From Minnesota to California to Florida, more than a dozen protests are planned Monday to denounce the Supreme Court’s decision, according to the We Won’t Go Back events map.

“Old men, stop telling me what to do with my body,” read one protester’s sign in Washington, DC. “People’s bodies are more regulated than guns,” read another protester’s sign in Atlanta.

What Could Happen And Where

There are 9 states with abortion bans on record from pre-Roe v. Wade and they remained dormant because of the precedent. But without Roe, these laws could be brought back.

“There needs to be some sort of action to make these laws take effect, such as an attorney general issuing an opinion or a state filing a court case,” Elizabeth Nash, a lead state policy analyst for the Guttmacher Institute, a reproductive rights research and policy organization, told Axios in October.

What About Other Constitutional Rights?

The question now is what happens to other constitutional rights that are protected by Supreme Court precedents comparable to Roe?

Access to contraception, same-sex marriage, and even the right to choose your own sex partners may be next on the chopping block, according to Justice Clarence Thomas.
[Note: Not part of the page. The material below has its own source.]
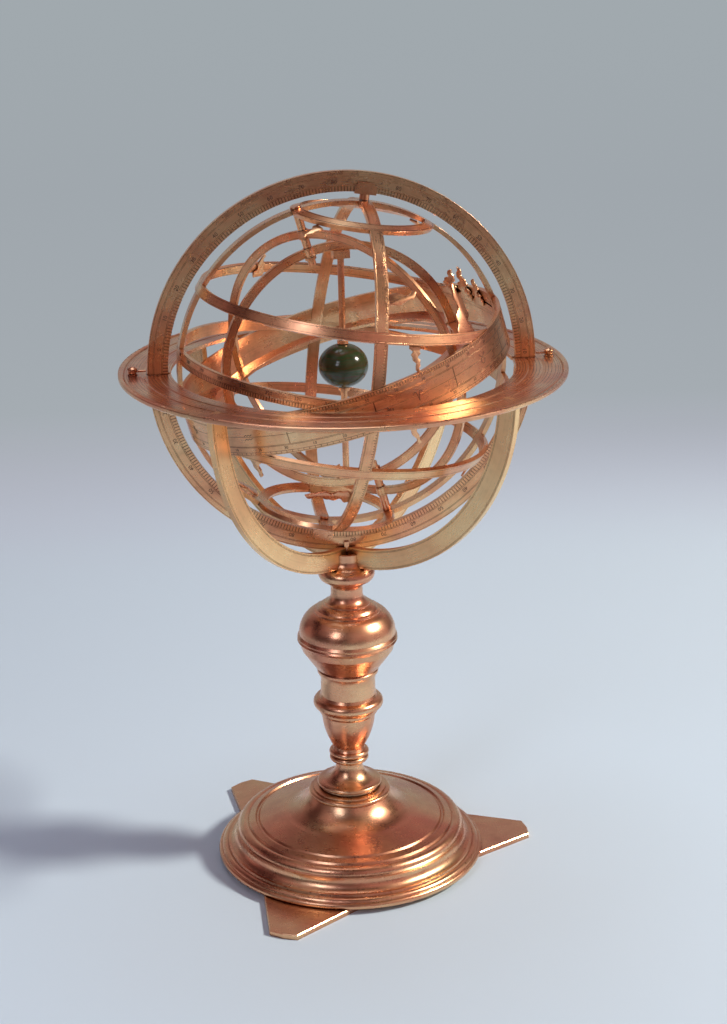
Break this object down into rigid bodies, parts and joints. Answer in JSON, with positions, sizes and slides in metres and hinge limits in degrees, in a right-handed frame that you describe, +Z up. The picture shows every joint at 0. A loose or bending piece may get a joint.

“Thomas wrote in a concurring opinion overturning Roe that the court should reconsider other due process precedents protecting same-sex relationships, marriage equality and access to contraceptives. It is unclear what immediate effect Thomas’ words will have,” says Axios.

For now, we are living in a post-Roe world where the right to an abortion is no longer a right for many – and that is truly terrifying.